I guess this is community. I say it loosely, because that’s how it is. There are core groups who grind together & create more intimacy, but at the end of the day, there are so many people living in the city, and the loose connections that reoccur on the outer edges and slowly strengthen help to create the larger picture. The myth of a city is important. It gives everyone a story to connect to & explore.

The interesting thing about America is (and this is ever present in her cities), there are a variety of myths.

The next block over from the garden, a Puerto Rican festival was taking place. They were bumping music & the smell of BBQ drifted in the air. The whole atmosphere was one of celebration.

There was a PBS film-maker there too. He shot video. He’s been following Cesar around to document his life & work. Most recently, Cesar painted a mural dedicated to Pope Francis’s visit to Philly.

Cesar is a sturdy, squat, unassuming man originally from Mexico. He has long hair and a greying mustache & goatee.

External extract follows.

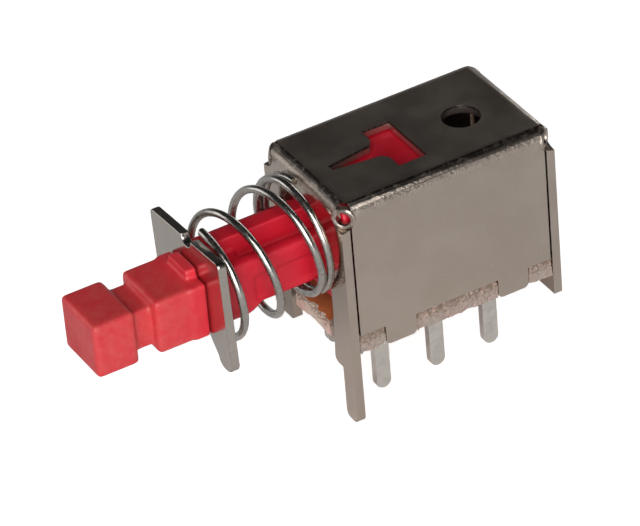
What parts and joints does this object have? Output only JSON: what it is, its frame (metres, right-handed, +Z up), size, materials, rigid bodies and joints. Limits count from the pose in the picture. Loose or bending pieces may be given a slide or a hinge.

He expresses his appreciation & gratitude more often than most people I know. And he does so in such a way that it feels natural and humble. There’s no bravado involved.

It’s a good reminder.

After the dancing, we collectively planted the vegetables & Cesar lit a chalice of incense and swept the smoke over the plants as he said a prayer to the rain, to the earth, to the seedlings, to the corn.


I don’t know how I find these happenstances in life, but it resonates with me deeply. I don’t know what my role is exactly, but I often feel like an agent of change, and if the transformation has already been kick-started, I often feel like a silent force, like a wind that helps push the ship across choppy, unpredictable seas.

To be literal, I’m a gardener tending to the growth of plants.

There was a clay pot that held a special significance. We transferred water from the rain barrel to the pot. Right away it felt different from what we usually use: a tiny, plastic watering can that is most likely a toy meant for kids. The bottom is yellow and the top is pink. It’s playful & practical, but it feels less ceremonious than the clay pot.

When everyone left, there were a few of us who stuck behind: Jeff, a punk & carpenter from West Philly, Mara, the organizer from the socialist group, and Cesar, the artist. Jeff told us about a Latino punk festival that occurs in NYC midsummer, and perhaps, when they pass through Philly, he’ll get to work on organizing a mini festival. That excited everyone. The conversation spurred on, and we talked about reaching out to neighbors who live in adjacent buildings, and perhaps, we can paint murals on their empty walls.

I get the feeling these folks are dreamers & activists. Like the seed that turns to plant that turns to flower that turns to fruit, there’s a grounded-ness to the whole chronicle.